Bon ! Il y a toujours des gens qui rêvent de semer le chaos dans le pays. Pour la simple raison, ils pensent qu’ils sont investis d’une manière ou une autre à diriger ce pays, contre vents et marrées. Je ne raisonne pas en ces termes là. Dans un pays constitué, il ne peut y avoir qu’une seule personne qui puisse être président de la République, et puis les autres travaillent dans l’intérêt de la nation. Ce qui est important c’est de vraiment pouvoir travailler dans le sens de la justice. La paix que nous cherchons, ça peut être une véritable paix que si cette paix est fondée sur la justice.

A partir de là, même si on sait qu’on va pour les conflits, il faut quand même rester optimiste. Les conflits ça fait partie de la nature de l’humanité. Depuis que l’humanité existe, les conflits existent aussi. Mais le conflit est là parce que l’ordre social est ébranlé. Alors qu’est-ce qu’il faut faire de ce qui risque d’être là pour longtemps ? D’où le dialogue est nécessaire.

Et partant de là, je pense qu’il ne faut pas prédire la malédiction. Personne n’a envie de revivre ce qu’on n’a vécu le 12 février 1979. Le Tchad a besoin d’aller de l’avant. C’est pour cela que je demeure optimiste. Je pense que les Tchadiens auraient tort de ne pas saisir cette chance actuelle par deux mains pour pouvoir tourner définitivement la page et enterrer la hache de la guerre. Les oiseaux de mauvais augure seront toujours là pour se faire entendre mais je pense que ça va aller.

Avez-vous un mot de fin ?

Mon dernier mot, c’est dire à la jeunesse de demeurer dans l’espoir. C’est très important, ce pays a besoin de la jeunesse.  Il faut que les jeunes agissent avec détermination. Et que les jeunes se positionnent non seulement à leur identité culturelle, éthique ou bien locale. Il faudrait que chaque jeune qui agit dans ce pays, essaye d’agir au-delà de la palissade de ses parents. Pour qu’on essaye d’arriver à avoir une identité nationale.
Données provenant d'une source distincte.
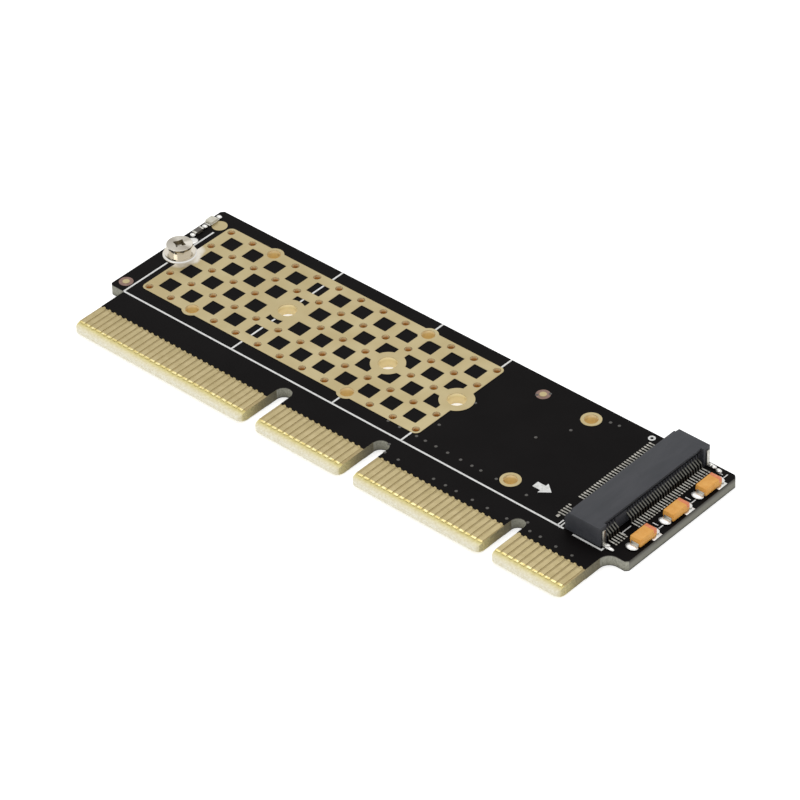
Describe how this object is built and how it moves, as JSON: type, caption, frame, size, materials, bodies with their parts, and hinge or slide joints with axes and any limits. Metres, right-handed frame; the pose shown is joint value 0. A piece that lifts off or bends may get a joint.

Je dirais aussi aux Tchadiens dans leur ensemble d’être attentifs aux conditions de la femme. Parce que nous avons vu à travers les difficultés que le Tchad a connu, s’il n’y avait pas les femmes à nos côtés, nous n’allons pas nous en sortir facilement. Cette force silencieuse est très importante pour nous. Il faudrait qu’on fasse un effort pour donner à la femme la place qu’elle mérite.